20 à 30% du rendement habituel

Conséquence: les grappes sont bien moins nombreuses, et surtout bien plus petites. «Pour notre chardonnay, elles pèsent environ 100 grammes, contre 180 en moyenne», précise John Leroy, dont les vendanges ont touché à leur fin début octobre. Au total, l’exploitation binchoise a vu sa production diminuer de moitié par rapport aux années classiques, et de deux tiers par rapport aux «bonnes années». Des pertes qui s’observent chez tous les vignerons wallons. «Ceux qui s’en sortent le mieux récupèrent la moitié, mais les moins chanceux ont tout perdu, déplore Vanessa Vaxelaire, présidente de l’Association des Vignerons de Wallonie. En moyenne, la production atteint 20 à 30% du rendement habituel.»

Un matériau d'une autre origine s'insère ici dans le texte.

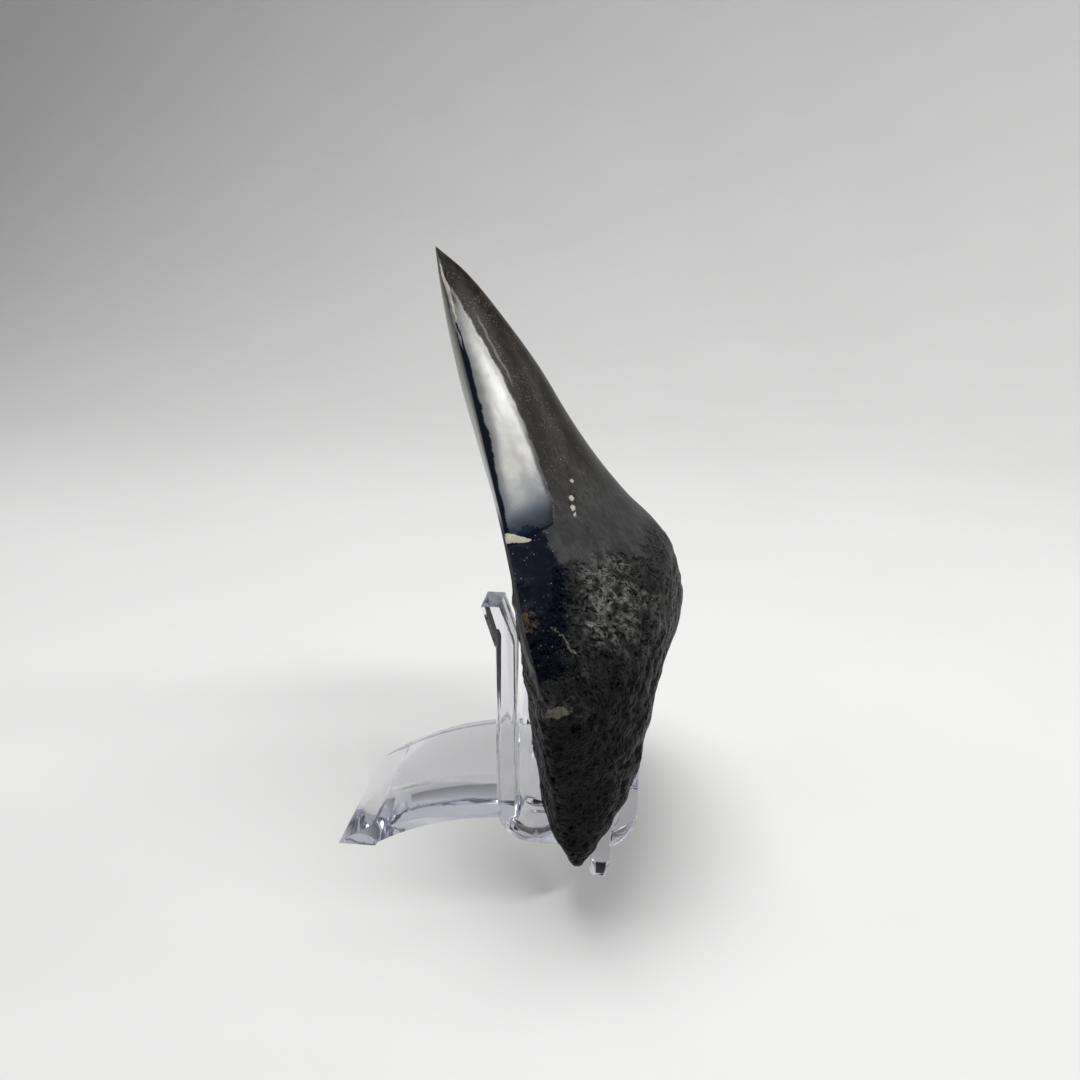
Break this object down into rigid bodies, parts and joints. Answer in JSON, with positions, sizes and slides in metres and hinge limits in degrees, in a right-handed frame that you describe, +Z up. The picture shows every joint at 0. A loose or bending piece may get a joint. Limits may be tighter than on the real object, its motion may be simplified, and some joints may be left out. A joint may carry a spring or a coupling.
{
  "type": "fossil shark tooth on display stand",
  "caption": "Large fossil megalodon tooth with a polished crown and rough two-lobed root, leaning on a one-piece clear plastic display stand.",
  "frame": {"origin": "bottom centre of the whole object's box, on the surface it stands on", "axes": "+Z up, +X from the stand's rear foot towards the hooks and the tooth's lingual side, Y across the tooth"},
  "size_m": [0.0778, 0.0966, 0.1344],
  "materials": {
    "tooth": "black mineralised enamel, polished, over a rough black root",
    "clear_plastic": "clear moulded polystyrene, faint lilac at the edges"
  },
  "bodies": {
    "root": {"tooth": "tooth", "stand": "clear_plastic"}
  },
  "joints": []
}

Heureusement, les millésimes 2024 ne seront généralement en vente qu’à partir de 2026. Les quantités exceptionnelles produites en 2022 et 2023 permettront entre-temps d’éponger les pertes. «Nos ventes n’ont pas augmenté aussi rapidement que notre production, donc nous avons encore pas mal de bouteilles en réserve, assure Alec Bol. Nous allons déstocker ces vins-là pour faire le pont entre les deux millésimes.» Chez Ruffus, l’inquiétude est plus grande. «Depuis plus de dix ans, toutes nos bouteilles sont sous allocation et la liste d’attente s’allonge, note John Leroy. Nous avons un peu de réserve, mas pas suffisamment pour tenir sur la durée. Nous devrons sans doute diminuer fortement les quotas des clients d’ici deux ans.»

Une année à bulles

Maigre consolation: contrairement à la quantité, la qualité devrait être au rendez-vous aux quatre coins de la Wallonie. «Les raisins ont plus d’acidité que les autres années, tout en étant chargés en sucre, se réjouit l’administrateur de Vin de Liège. Cela leur confère plus de fraîcheur et de vivacité.» Un équilibre qui suit la tendance actuelle et semble plaire aux consommateurs.

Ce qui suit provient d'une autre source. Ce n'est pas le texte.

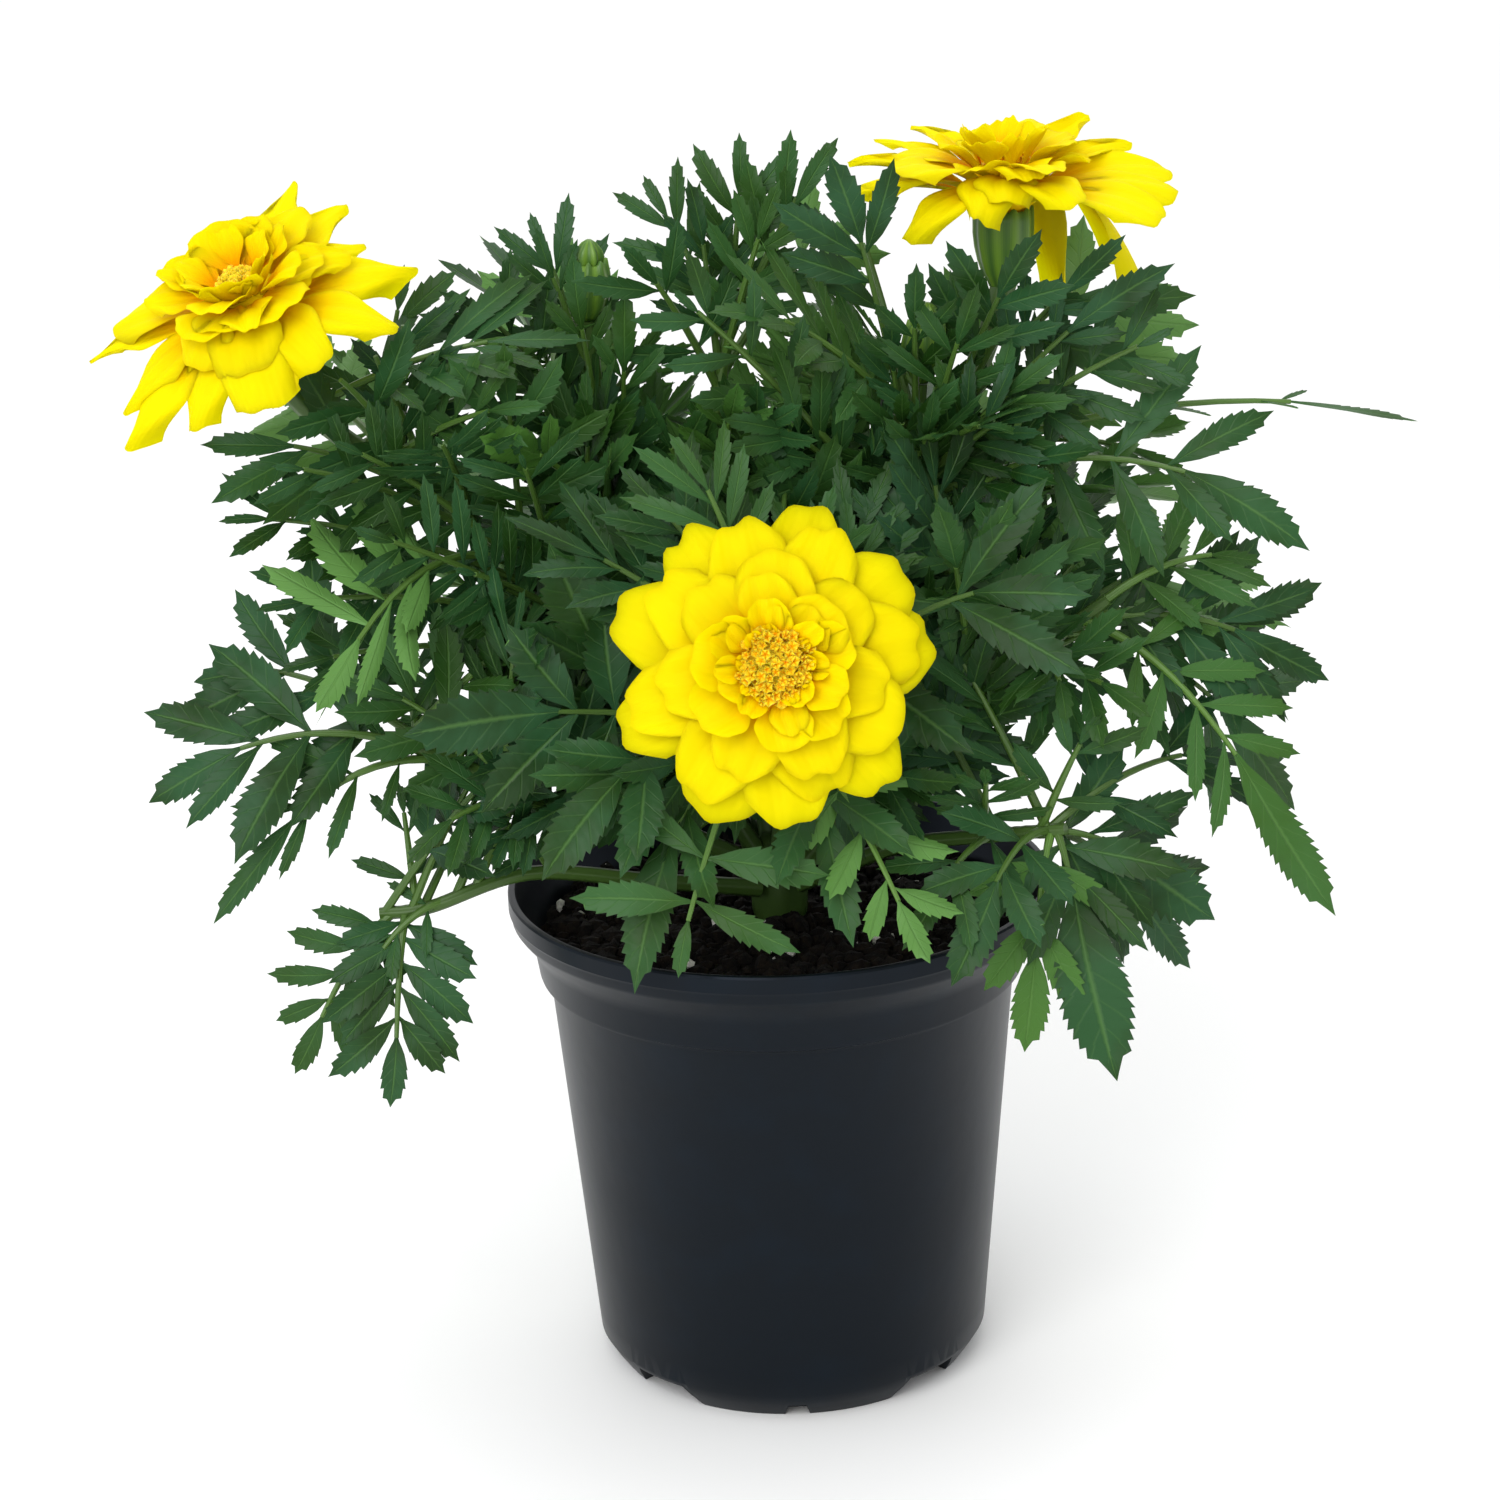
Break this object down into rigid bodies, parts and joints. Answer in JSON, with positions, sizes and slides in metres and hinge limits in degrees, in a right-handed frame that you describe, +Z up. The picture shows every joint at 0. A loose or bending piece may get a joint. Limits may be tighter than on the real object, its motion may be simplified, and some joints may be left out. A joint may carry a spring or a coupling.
{
  "type": "potted french marigold",
  "caption": "Flowering french marigold plant with yellow double blooms, buds and cut leaves, standing in soil in a round dark plastic nursery pot.",
  "frame": {"origin": "middle of the flat underside of the pot's floor, which rests on the surface", "axes": "+Z up, -Y towards the fullest side with the bloom that looks sideways, +X to the right seen from there"},
  "size_m": [0.263, 0.1733, 0.253],
  "materials": {
    "pot_plastic": "smooth thin black-grey plastic with a soft sheen",
    "potting_soil": "crumbly dark peat",
    "crown_bark": "green stem, a little woody",
    "leaf_green": "soft matte leaf",
    "calyx_green": "smooth ribbed green cup",
    "petal_yellow": "soft velvety petal",
    "disc_gold": "small golden florets",
    "bud_yellow_green": "folded young petals"
  },
  "bodies": {
    "root": {"pot": "pot_plastic", "soil": "potting_soil", "crown_stem": "crown_bark", "front_bloom_calyx": "calyx_green", "front_bloom_petals": "petal_yellow", "front_bloom_disc": "disc_gold", "left_bloom_calyx": "calyx_green", "left_bloom_petals": "petal_yellow", "left_bloom_disc": "disc_gold", "right_bloom_calyx": "calyx_green", "right_bloom_petals": "petal_yellow", "right_bloom_disc": "disc_gold", "middle_bud_calyx": "calyx_green", "middle_bud_petals": "bud_yellow_green", "top_bud_calyx": "calyx_green", "top_bud_petals": "bud_yellow_green", "left_bloom_leafy_stem": "leaf_green", "right_bloom_leafy_stem": "leaf_green", "front_bloom_leafy_stem": "leaf_green", "top_leafy_stem": "leaf_green", "top_left_leafy_stem": "leaf_green", "middle_bud_leafy_stem": "leaf_green", "low_left_leafy_stem": "leaf_green", "middle_left_leafy_stem": "leaf_green", "right_leafy_stem": "leaf_green", "low_right_leafy_stem": "leaf_green", "back_left_leafy_stem": "leaf_green", "back_right_leafy_stem": "leaf_green", "back_middle_leafy_stem": "leaf_green"}
  },
  "joints": []
}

Les crémants, qui représentent environ 60% de la production en Wallonie, devraient également tirer leur épingle du jeu, rassure Marc Vanel, journaliste spécialisé. Ils nécessitent en effet moins de maturation. «Les producteurs de crémant peuvent ramasser moins mûr et plus vert, confirme Vanessa Vaxelaire. Mais les autres raisins n’ont pas eu le temps de mûrir suffisamment, d’autant que l’été indien tant espéré ne s’est pas concrétisé. 2024 sera donc plutôt une année à bulles qu’une année à vins tranquilles.»

Un essoufflement mondial

La situation n’est pas plus réjouissante ailleurs. La France, l’Espagne ou l’Italie ont également connu de fortes précipitations au cours de l’année écoulée. Bref, le millésime 2024 ne restera pas dans les annales. Une tuile supplémentaire alors que le secteur du vin connaît actuellement un certain essoufflement à l’échelle mondiale. «Les prémices de la crise se font ressentir depuis dix ans et se matérialisent aujourd’hui, estime Alec Bol. De nombreux viticulteurs connaissent des difficultés en raison d’une surproduction globale. Cela se voit dans les rayons: le vin semble être la seule denrée à ne pas subir l’inflation. L’offre est trop importante, donc les producteurs sont obligés de proposer des prix compétitifs pour vendre leurs bouteilles.»

Une crise à laquelle les vignobles wallons semblent pour l’heure échapper. «En Belgique, nous avons réussi à développer une viticulture propre, à taille humaine, et avec un prix qui respecte le vigneron et son travail, se réjouit Vanessa Vaxelaire. La filière est cohérente de A à Z. Mais notre survie dépendra du client belge et de ses envies.»